Part of a data file
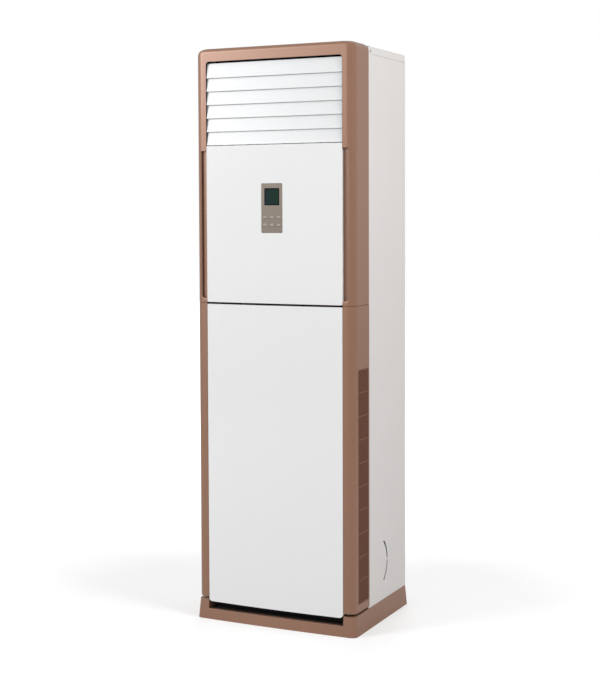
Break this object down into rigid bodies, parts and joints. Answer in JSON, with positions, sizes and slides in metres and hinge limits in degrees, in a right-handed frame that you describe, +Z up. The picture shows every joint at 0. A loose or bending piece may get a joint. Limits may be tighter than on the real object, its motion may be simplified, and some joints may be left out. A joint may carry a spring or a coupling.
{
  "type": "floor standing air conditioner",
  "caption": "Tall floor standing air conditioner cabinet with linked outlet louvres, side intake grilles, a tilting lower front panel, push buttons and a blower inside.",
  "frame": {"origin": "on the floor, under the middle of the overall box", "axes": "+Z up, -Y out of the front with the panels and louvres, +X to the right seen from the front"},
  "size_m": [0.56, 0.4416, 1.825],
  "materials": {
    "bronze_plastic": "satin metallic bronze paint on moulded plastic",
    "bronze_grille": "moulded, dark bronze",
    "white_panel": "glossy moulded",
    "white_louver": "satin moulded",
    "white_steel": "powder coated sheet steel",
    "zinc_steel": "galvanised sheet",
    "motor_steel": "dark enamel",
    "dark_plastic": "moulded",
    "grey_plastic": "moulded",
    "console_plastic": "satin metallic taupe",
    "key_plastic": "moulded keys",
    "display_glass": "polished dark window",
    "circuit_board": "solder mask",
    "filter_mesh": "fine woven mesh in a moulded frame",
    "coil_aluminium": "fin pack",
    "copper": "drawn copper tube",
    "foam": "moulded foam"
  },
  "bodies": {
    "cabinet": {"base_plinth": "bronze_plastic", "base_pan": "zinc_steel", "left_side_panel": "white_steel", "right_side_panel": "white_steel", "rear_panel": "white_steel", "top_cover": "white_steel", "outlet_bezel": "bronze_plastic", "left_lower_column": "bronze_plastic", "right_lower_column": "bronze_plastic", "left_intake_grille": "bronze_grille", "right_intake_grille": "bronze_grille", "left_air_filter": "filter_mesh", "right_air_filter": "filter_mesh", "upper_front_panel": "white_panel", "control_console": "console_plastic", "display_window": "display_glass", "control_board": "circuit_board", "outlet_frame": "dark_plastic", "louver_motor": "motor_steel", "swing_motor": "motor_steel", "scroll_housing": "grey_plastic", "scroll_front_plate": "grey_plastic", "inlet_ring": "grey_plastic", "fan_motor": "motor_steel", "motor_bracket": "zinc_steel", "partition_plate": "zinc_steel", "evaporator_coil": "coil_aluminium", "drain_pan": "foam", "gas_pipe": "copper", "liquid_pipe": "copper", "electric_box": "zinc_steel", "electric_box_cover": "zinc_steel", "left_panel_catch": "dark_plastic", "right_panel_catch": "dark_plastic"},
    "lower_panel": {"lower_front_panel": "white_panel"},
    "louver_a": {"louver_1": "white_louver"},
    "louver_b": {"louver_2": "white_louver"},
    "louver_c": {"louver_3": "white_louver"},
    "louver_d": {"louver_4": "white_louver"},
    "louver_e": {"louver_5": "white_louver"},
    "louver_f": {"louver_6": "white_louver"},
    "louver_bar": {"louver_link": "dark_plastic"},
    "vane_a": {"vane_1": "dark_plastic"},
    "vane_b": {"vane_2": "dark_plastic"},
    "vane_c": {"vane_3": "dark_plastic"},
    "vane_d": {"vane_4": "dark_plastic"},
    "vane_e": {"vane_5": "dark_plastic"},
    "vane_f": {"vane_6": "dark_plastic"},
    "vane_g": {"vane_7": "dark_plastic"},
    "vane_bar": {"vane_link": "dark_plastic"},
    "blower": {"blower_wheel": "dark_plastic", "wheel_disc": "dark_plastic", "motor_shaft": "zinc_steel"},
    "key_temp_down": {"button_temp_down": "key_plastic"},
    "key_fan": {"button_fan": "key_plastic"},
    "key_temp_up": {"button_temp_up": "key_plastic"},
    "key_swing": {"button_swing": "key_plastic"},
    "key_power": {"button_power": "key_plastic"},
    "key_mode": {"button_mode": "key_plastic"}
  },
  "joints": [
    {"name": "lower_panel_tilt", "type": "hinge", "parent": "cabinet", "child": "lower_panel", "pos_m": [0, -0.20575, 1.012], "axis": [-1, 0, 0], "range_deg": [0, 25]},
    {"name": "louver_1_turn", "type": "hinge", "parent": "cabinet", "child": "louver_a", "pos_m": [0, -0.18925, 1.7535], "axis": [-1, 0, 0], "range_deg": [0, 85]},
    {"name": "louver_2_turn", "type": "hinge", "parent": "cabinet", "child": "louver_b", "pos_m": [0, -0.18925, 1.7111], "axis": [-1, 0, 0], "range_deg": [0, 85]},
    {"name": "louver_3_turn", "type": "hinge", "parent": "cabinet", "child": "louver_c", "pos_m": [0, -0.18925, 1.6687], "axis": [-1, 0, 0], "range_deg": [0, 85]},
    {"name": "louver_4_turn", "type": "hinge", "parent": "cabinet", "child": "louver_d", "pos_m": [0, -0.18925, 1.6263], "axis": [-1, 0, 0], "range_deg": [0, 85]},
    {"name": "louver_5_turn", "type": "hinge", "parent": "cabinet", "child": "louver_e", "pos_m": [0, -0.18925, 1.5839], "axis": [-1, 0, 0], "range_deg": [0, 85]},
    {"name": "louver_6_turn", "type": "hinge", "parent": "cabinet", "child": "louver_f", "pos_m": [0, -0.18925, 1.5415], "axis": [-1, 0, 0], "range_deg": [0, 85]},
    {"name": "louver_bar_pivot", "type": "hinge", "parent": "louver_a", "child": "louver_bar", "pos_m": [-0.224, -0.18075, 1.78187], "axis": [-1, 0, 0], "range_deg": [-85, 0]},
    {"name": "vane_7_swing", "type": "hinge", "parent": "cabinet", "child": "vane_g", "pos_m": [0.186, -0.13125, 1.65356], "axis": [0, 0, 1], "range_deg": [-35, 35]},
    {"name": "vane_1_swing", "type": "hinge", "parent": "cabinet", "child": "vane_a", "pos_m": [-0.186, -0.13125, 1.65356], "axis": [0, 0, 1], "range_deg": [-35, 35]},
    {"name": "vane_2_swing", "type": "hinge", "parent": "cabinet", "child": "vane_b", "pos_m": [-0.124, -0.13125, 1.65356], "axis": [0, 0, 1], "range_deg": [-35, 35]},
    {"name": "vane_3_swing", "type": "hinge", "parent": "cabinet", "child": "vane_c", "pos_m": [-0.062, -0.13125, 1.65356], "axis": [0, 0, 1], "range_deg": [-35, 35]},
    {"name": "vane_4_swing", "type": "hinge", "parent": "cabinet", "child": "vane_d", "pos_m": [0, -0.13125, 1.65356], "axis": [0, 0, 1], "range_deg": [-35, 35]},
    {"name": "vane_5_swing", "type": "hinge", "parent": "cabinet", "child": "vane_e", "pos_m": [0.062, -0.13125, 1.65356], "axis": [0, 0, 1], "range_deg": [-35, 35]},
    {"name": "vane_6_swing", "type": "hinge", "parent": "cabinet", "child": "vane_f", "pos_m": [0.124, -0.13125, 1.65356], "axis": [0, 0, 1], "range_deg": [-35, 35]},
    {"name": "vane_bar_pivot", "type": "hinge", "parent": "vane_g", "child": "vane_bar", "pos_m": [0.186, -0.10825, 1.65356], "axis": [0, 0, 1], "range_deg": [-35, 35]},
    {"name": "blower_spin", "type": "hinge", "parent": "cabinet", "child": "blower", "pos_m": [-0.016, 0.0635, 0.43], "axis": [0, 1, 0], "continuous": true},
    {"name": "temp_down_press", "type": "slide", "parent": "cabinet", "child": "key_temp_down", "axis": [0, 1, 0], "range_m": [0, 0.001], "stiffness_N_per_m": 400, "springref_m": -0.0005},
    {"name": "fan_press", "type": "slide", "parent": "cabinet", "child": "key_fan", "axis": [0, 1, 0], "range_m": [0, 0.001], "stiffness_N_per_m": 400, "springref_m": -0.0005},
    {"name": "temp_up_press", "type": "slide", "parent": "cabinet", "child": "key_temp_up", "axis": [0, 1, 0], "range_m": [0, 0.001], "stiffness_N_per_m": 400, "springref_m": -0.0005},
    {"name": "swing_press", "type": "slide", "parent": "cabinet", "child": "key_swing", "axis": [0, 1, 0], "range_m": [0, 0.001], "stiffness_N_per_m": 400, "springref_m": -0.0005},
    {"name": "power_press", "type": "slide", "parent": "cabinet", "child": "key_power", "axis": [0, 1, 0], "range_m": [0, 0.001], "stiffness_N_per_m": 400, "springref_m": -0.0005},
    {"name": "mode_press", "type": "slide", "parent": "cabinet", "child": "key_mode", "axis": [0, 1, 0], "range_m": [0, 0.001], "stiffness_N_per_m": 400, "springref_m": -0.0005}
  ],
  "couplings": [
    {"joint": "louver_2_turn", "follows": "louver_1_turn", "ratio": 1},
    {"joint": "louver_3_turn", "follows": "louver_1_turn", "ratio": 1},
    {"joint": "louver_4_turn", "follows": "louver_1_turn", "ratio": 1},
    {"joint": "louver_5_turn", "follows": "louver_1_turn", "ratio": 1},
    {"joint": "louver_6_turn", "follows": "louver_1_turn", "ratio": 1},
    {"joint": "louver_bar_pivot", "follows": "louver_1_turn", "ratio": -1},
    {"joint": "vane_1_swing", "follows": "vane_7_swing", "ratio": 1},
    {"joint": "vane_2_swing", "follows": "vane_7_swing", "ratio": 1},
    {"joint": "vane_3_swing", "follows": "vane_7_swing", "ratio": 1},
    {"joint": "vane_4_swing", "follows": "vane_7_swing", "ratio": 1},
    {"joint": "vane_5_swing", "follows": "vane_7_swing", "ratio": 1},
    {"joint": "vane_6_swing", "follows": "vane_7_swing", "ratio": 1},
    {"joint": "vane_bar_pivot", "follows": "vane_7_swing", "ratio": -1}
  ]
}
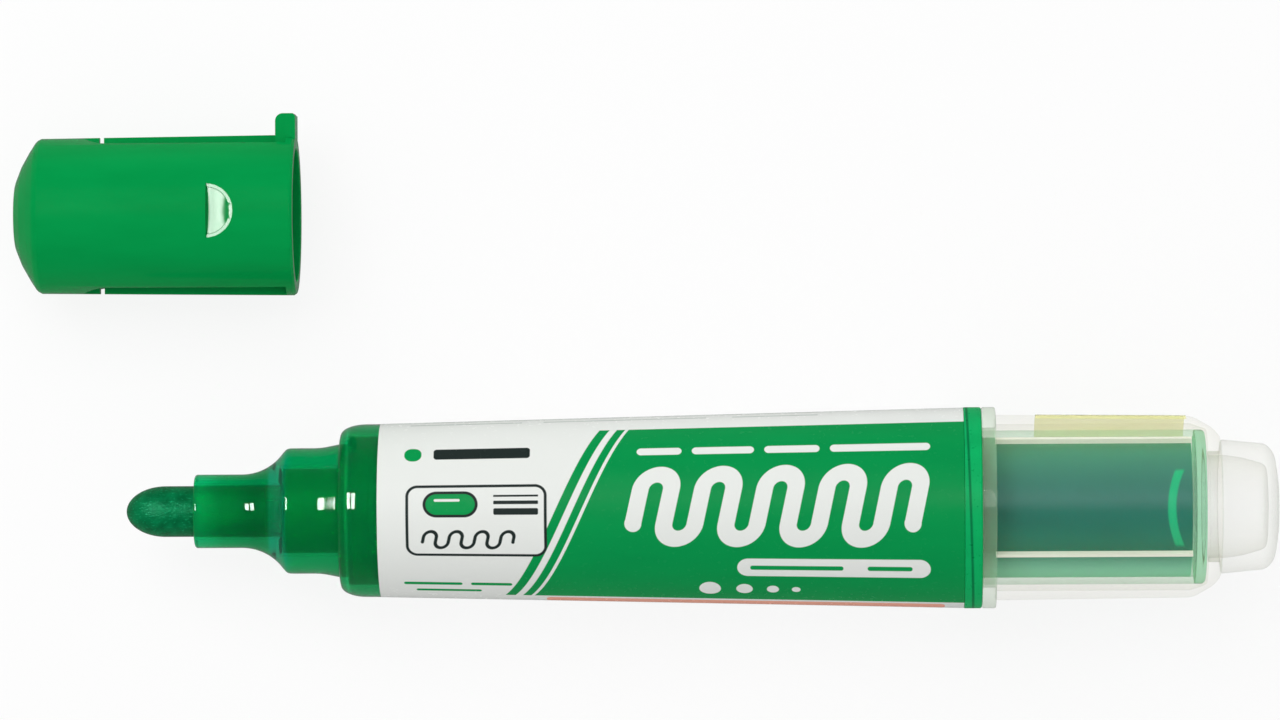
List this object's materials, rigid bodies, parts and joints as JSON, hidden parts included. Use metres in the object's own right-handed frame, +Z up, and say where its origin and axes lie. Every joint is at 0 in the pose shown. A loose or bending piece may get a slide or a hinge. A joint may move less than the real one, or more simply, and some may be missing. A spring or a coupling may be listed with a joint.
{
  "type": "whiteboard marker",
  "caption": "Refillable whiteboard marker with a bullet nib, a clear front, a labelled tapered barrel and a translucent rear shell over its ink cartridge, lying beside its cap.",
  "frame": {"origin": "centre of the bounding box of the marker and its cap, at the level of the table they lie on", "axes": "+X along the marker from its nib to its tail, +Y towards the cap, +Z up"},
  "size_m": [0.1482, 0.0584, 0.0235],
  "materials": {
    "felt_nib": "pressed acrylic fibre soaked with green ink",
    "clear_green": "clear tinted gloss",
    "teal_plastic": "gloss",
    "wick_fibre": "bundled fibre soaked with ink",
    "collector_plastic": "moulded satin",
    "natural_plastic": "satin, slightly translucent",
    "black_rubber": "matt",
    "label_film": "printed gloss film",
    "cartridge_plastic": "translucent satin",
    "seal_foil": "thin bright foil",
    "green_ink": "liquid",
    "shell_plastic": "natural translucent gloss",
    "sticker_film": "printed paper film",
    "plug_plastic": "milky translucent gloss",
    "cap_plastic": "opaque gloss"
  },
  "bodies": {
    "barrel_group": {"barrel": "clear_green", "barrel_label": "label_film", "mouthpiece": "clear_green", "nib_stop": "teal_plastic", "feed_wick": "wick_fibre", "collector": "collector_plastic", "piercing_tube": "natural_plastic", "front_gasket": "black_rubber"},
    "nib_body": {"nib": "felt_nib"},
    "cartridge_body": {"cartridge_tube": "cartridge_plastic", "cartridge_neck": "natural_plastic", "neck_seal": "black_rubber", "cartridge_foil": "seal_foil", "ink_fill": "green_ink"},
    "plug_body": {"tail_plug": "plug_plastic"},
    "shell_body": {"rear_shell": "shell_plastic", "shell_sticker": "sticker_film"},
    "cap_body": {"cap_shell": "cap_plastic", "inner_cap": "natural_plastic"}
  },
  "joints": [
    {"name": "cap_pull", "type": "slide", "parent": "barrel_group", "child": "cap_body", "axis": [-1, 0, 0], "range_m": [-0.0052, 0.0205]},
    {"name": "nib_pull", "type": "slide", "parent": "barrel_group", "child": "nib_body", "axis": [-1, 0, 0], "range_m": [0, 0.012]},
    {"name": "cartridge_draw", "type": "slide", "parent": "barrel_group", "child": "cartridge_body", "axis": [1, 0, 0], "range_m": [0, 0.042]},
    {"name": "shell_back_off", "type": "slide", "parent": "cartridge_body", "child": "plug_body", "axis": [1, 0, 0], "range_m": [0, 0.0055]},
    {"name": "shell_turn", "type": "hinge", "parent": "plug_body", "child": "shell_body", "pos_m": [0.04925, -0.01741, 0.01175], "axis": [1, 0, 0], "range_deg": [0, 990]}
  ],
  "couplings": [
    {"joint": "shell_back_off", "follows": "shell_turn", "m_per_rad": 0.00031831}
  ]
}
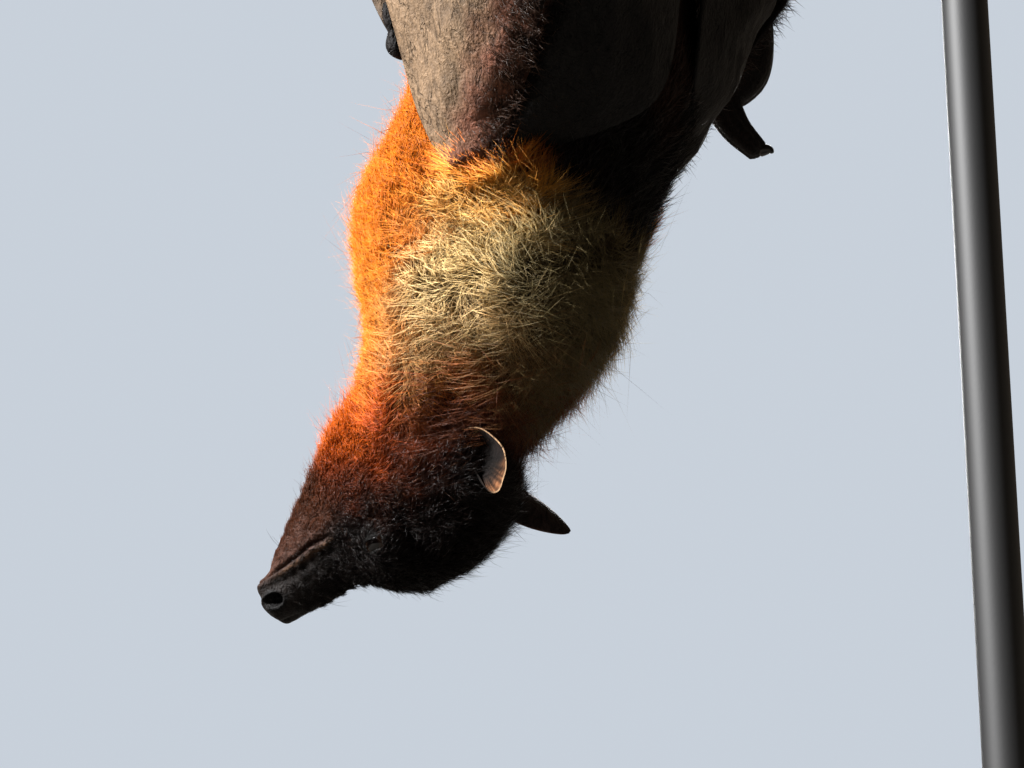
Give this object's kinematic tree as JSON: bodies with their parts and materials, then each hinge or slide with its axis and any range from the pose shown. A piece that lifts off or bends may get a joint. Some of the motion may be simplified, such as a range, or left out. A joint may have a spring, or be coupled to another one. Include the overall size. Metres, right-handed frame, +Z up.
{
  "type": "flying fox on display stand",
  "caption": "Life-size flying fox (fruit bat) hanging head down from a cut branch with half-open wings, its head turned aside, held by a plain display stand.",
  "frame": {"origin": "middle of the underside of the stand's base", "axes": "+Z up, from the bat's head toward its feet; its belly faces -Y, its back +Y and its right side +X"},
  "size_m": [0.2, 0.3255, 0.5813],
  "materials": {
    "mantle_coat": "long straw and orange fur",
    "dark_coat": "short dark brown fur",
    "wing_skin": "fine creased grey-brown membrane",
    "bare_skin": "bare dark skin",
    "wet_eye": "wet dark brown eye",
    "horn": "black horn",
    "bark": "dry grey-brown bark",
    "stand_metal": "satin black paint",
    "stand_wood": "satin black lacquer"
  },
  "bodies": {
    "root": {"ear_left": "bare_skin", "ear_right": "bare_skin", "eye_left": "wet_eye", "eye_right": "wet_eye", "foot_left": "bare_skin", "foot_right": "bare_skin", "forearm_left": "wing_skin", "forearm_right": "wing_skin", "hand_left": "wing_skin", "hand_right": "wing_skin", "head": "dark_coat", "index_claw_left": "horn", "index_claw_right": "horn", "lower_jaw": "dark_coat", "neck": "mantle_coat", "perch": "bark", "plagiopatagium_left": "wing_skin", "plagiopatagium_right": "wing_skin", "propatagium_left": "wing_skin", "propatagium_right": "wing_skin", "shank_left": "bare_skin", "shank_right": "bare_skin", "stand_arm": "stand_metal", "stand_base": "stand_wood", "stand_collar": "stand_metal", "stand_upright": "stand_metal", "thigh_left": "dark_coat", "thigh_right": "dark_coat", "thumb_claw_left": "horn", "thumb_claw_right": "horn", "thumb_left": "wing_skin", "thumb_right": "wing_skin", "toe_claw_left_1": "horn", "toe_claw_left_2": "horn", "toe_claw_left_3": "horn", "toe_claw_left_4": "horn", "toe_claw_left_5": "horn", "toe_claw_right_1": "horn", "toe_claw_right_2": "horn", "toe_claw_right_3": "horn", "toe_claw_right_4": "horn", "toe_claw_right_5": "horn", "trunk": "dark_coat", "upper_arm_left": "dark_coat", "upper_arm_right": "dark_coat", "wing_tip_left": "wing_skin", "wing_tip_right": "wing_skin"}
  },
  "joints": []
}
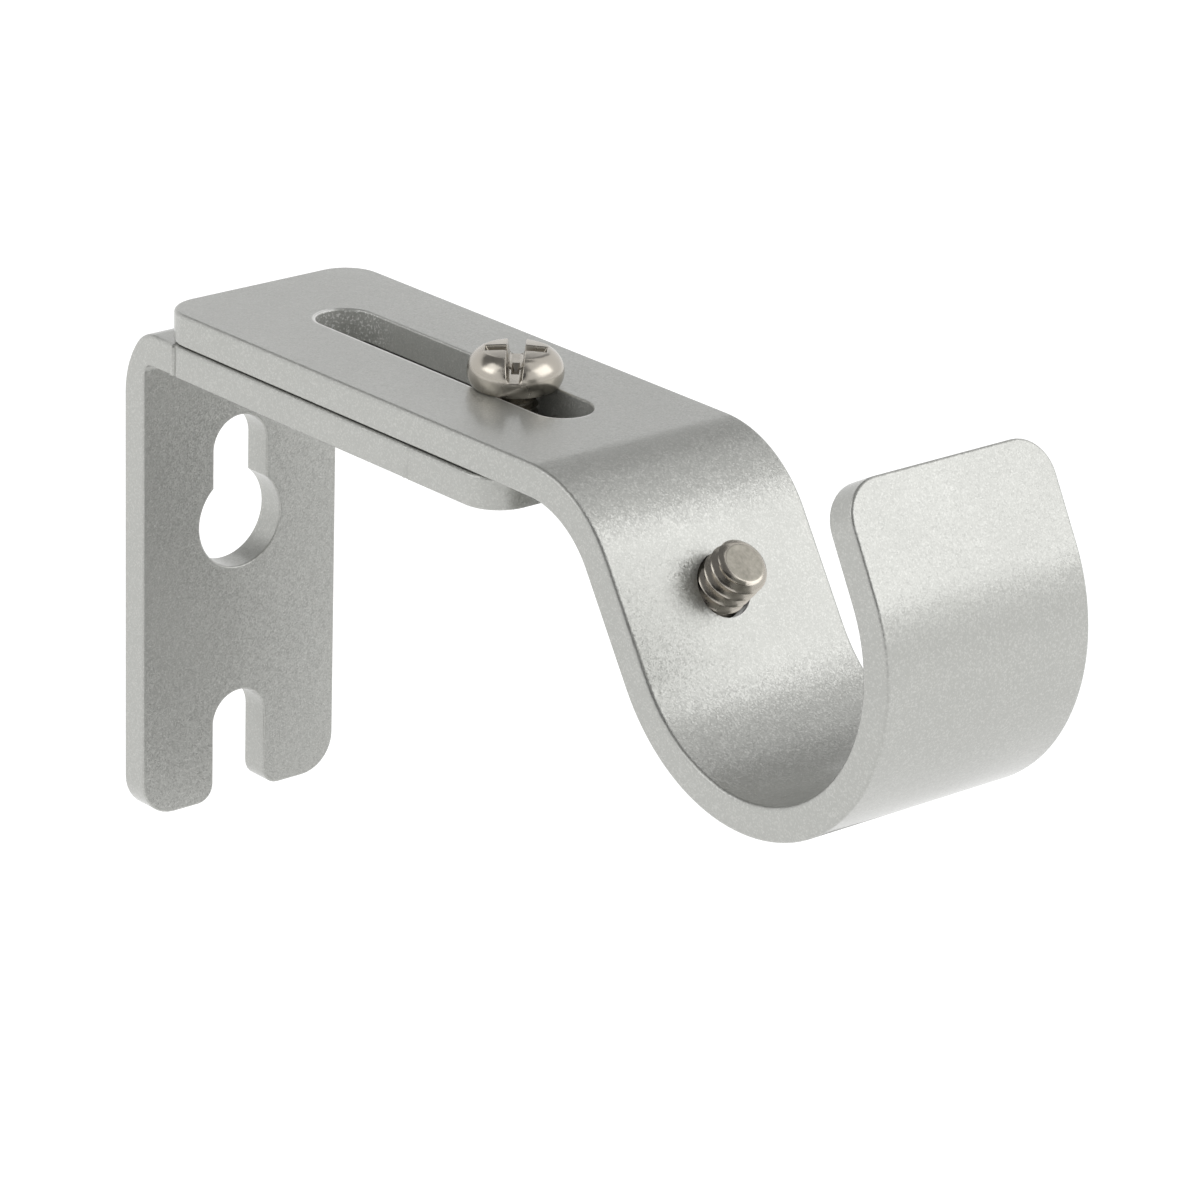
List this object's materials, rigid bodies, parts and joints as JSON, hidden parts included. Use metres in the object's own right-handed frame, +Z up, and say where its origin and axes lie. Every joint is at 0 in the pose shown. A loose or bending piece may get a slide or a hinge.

:: YOUR TASK ::
Find how many of the lines above have the word "overall" in them. State only that number.

:: FINISHED ANSWER ::
2